_THE EXERCISE:_
Quote the line containing "Turn this picture" and all lines that follow it in the listing below, exactly as written.

_RECORDS SUPPLIED:_

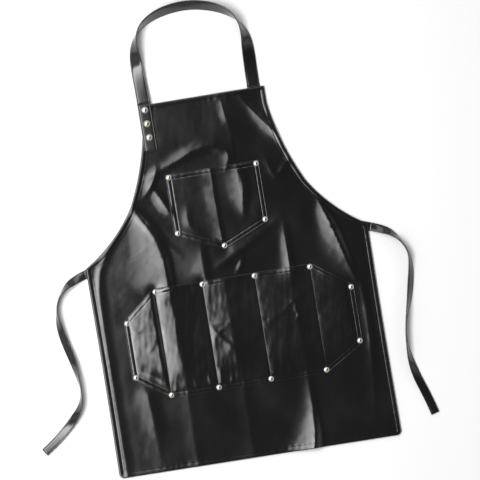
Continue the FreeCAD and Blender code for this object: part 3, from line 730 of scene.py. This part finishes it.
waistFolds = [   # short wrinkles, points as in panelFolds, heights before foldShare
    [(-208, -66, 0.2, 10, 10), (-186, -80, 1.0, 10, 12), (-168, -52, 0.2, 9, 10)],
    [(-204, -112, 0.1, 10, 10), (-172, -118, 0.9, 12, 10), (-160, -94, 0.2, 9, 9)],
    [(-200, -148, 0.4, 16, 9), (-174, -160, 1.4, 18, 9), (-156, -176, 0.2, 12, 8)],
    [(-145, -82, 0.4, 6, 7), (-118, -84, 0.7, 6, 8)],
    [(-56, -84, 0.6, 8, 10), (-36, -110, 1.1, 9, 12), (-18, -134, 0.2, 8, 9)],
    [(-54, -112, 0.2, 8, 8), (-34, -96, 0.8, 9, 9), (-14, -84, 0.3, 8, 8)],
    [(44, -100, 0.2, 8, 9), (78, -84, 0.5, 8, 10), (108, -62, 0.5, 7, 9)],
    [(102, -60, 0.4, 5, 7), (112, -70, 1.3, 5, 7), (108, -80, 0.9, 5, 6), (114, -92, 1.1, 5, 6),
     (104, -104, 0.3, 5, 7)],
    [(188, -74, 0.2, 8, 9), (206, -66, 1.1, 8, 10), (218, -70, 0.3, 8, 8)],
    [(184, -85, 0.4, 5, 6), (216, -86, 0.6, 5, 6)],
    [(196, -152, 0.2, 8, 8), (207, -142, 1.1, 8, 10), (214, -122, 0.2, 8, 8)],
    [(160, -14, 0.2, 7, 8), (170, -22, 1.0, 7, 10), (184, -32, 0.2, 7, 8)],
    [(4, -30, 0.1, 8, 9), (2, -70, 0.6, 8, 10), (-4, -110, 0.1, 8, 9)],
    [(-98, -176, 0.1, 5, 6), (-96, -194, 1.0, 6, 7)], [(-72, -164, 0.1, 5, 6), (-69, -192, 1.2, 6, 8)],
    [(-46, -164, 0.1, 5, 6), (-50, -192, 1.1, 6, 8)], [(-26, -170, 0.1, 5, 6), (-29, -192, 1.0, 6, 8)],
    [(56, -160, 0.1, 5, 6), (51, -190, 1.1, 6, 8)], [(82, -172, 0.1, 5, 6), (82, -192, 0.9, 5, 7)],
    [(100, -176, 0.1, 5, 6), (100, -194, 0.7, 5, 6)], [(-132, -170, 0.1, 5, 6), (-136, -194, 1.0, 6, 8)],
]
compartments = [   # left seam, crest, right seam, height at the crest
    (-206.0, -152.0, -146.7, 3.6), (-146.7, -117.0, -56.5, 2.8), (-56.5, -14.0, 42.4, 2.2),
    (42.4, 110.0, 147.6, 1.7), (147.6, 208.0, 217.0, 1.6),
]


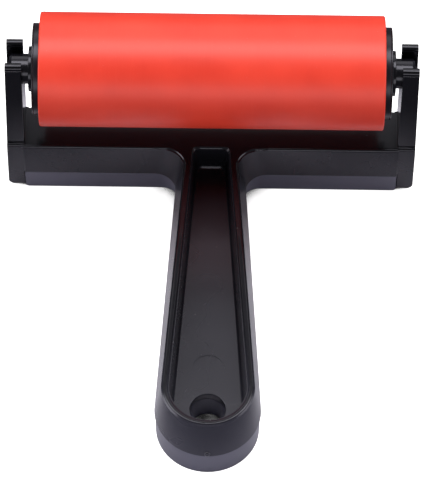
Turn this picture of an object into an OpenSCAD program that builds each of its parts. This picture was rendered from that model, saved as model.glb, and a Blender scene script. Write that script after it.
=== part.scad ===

_FINISHED ANSWER:_
Turn this picture of an object into an OpenSCAD program that builds each of its parts. This picture was rendered from that model, saved as model.glb, and a Blender scene script. Write that script after it.
=== part.scad ===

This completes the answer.